> OBJECTIVE:
Restate, word for word, all of the material shown below.

----------

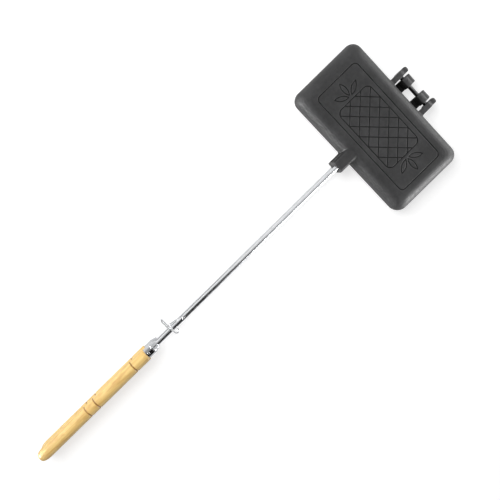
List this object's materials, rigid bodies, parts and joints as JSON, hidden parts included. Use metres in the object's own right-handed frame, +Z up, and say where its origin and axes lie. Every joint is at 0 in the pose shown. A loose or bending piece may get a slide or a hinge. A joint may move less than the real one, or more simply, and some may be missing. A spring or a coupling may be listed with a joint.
{
  "type": "pie iron",
  "caption": "Long-handled double pie iron: two hinged rectangular cast-iron shells on steel rods with ferruled wooden handles and a swinging wire keeper.",
  "frame": {"origin": "centre of the footprint, on the surface that the closed iron rests on", "axes": "+X runs from the handles to the head, +Y across the head, +Z up out of the upper shell's face"},
  "size_m": [0.711, 0.21, 0.04],
  "materials": {
    "cast_iron": "fine sand-cast texture, matt seasoned charcoal",
    "rod_steel": "bright plated steel rod",
    "pin_steel": "dull dark steel",
    "ferrule_chrome": "bright plated sheet metal",
    "handle_wood": "pale turned hardwood, satin varnish, darker grooves",
    "wire_steel": "bright plated spring wire"
  },
  "bodies": {
    "lower_half": {"lower_shell": "cast_iron", "lower_rod": "rod_steel", "lower_socket_pin": "pin_steel", "lower_ferrule": "ferrule_chrome", "lower_ferrule_pin": "ferrule_chrome", "lower_handle": "handle_wood", "latch_rivet": "ferrule_chrome"},
    "upper_half": {"upper_shell": "cast_iron", "upper_rod": "rod_steel", "upper_socket_pin": "pin_steel", "upper_ferrule": "ferrule_chrome", "upper_ferrule_pin": "ferrule_chrome", "upper_handle": "handle_wood", "hinge_pin": "pin_steel"},
    "latch": {"latch_wire": "wire_steel"}
  },
  "joints": [
    {"name": "head_open", "type": "hinge", "parent": "lower_half", "child": "upper_half", "pos_m": [0.3411, 0, 0.02], "axis": [0, 1, 0], "range_deg": [0, 180]},
    {"name": "latch_swing", "type": "hinge", "parent": "lower_half", "child": "latch", "pos_m": [-0.0998, 0, 0.013], "axis": [0, 0, -1], "range_deg": [0, 100]}
  ]
}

----------

> OUTPUT:
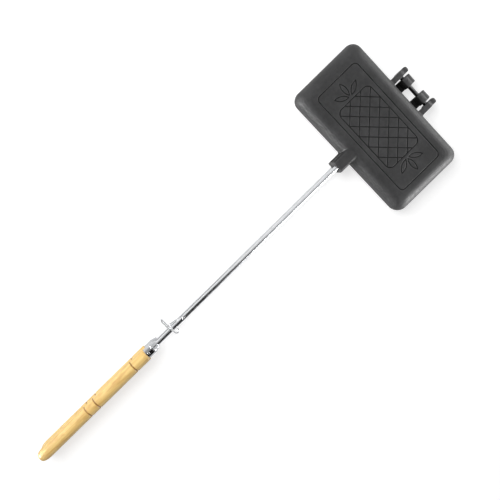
List this object's materials, rigid bodies, parts and joints as JSON, hidden parts included. Use metres in the object's own right-handed frame, +Z up, and say where its origin and axes lie. Every joint is at 0 in the pose shown. A loose or bending piece may get a slide or a hinge. A joint may move less than the real one, or more simply, and some may be missing. A spring or a coupling may be listed with a joint.
{
  "type": "pie iron",
  "caption": "Long-handled double pie iron: two hinged rectangular cast-iron shells on steel rods with ferruled wooden handles and a swinging wire keeper.",
  "frame": {"origin": "centre of the footprint, on the surface that the closed iron rests on", "axes": "+X runs from the handles to the head, +Y across the head, +Z up out of the upper shell's face"},
  "size_m": [0.711, 0.21, 0.04],
  "materials": {
    "cast_iron": "fine sand-cast texture, matt seasoned charcoal",
    "rod_steel": "bright plated steel rod",
    "pin_steel": "dull dark steel",
    "ferrule_chrome": "bright plated sheet metal",
    "handle_wood": "pale turned hardwood, satin varnish, darker grooves",
    "wire_steel": "bright plated spring wire"
  },
  "bodies": {
    "lower_half": {"lower_shell": "cast_iron", "lower_rod": "rod_steel", "lower_socket_pin": "pin_steel", "lower_ferrule": "ferrule_chrome", "lower_ferrule_pin": "ferrule_chrome", "lower_handle": "handle_wood", "latch_rivet": "ferrule_chrome"},
    "upper_half": {"upper_shell": "cast_iron", "upper_rod": "rod_steel", "upper_socket_pin": "pin_steel", "upper_ferrule": "ferrule_chrome", "upper_ferrule_pin": "ferrule_chrome", "upper_handle": "handle_wood", "hinge_pin": "pin_steel"},
    "latch": {"latch_wire": "wire_steel"}
  },
  "joints": [
    {"name": "head_open", "type": "hinge", "parent": "lower_half", "child": "upper_half", "pos_m": [0.3411, 0, 0.02], "axis": [0, 1, 0], "range_deg": [0, 180]},
    {"name": "latch_swing", "type": "hinge", "parent": "lower_half", "child": "latch", "pos_m": [-0.0998, 0, 0.013], "axis": [0, 0, -1], "range_deg": [0, 100]}
  ]
}